Grab the male jumper cables from the alligator clips and connect them to the female jumper cables on the micro servo. Make sure the connections are correct. Yellow (siginal) to A1, Blue (ground) to GND, and red(voltage) to VOUT. Double check these connections are correct.

Box Assembly

Start with one of the side pieces and the bottom piece. Insert the tabs into the slots and hold them together in place. While holding assembly in one hand, place the servo piece over in the center. Orient the piece so the tabs can insert into both the slots of the bottom and side pieces. Grab the cpx piece and insert the the tabs into the slot. Now the opposite side piece can be installed by fitting the tabs into the slots. Keep the orientation consistent with the opposite piece. Finally insert the last piece into the left and right sides.

Install Battery

Start by inserting the JST connector from the battery pack through the notch near the bottom piece. Thread the cable through the piece and connect it to the JST port on the  Circuit Playground Express. Press the battery through the side piece and push it through the opening in the opposite piece. To keep the wiring inside, fold the wire into a bundle and secure with a twisty tie.

Servo Movements

Micro servos come with a few different servo horns that can be used to attach to stuff. In our demo, we constructed a paper crafted version of Blinka. Using a piece of cardboard, you can secure the servo horn using included screws. The piece of cardboard can be glued to the lower back of Blinka. 

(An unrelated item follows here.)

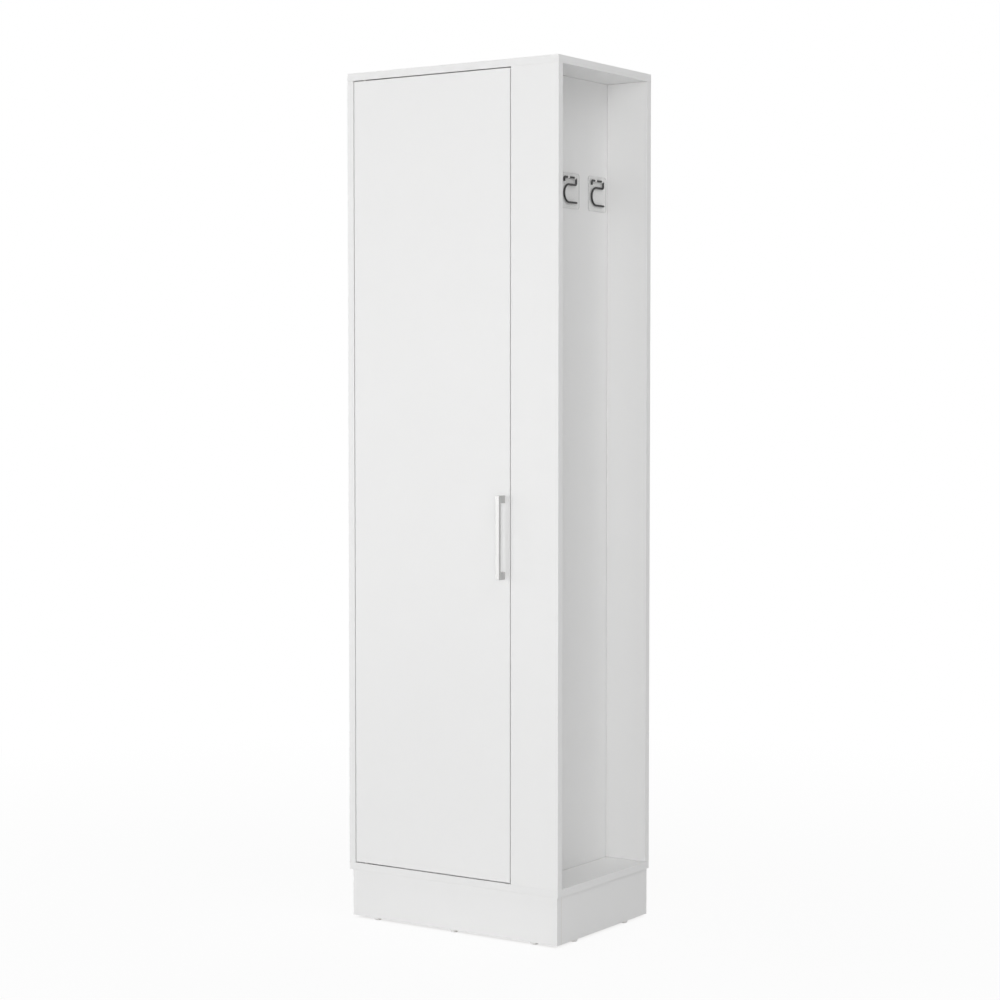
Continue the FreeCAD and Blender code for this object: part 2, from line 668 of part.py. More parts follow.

You can use different sensor input to trigger the servo movements. For example, you can use the microphone to detect when someone's clapping. Or use the accelerometer to detect when it's shaking or tilted. The light sensor can detect different levels of light to make variable movements in degrees. There's also sound effects, 10 NeoPixel LEDS and much more!

Modify & Remix

This is just a starting point we can take this so much further when we add mechanisms. There's so many things to do but this gives you a basis to get going. Use this template as a starting point so when you setup your next project you have an idea of where to start.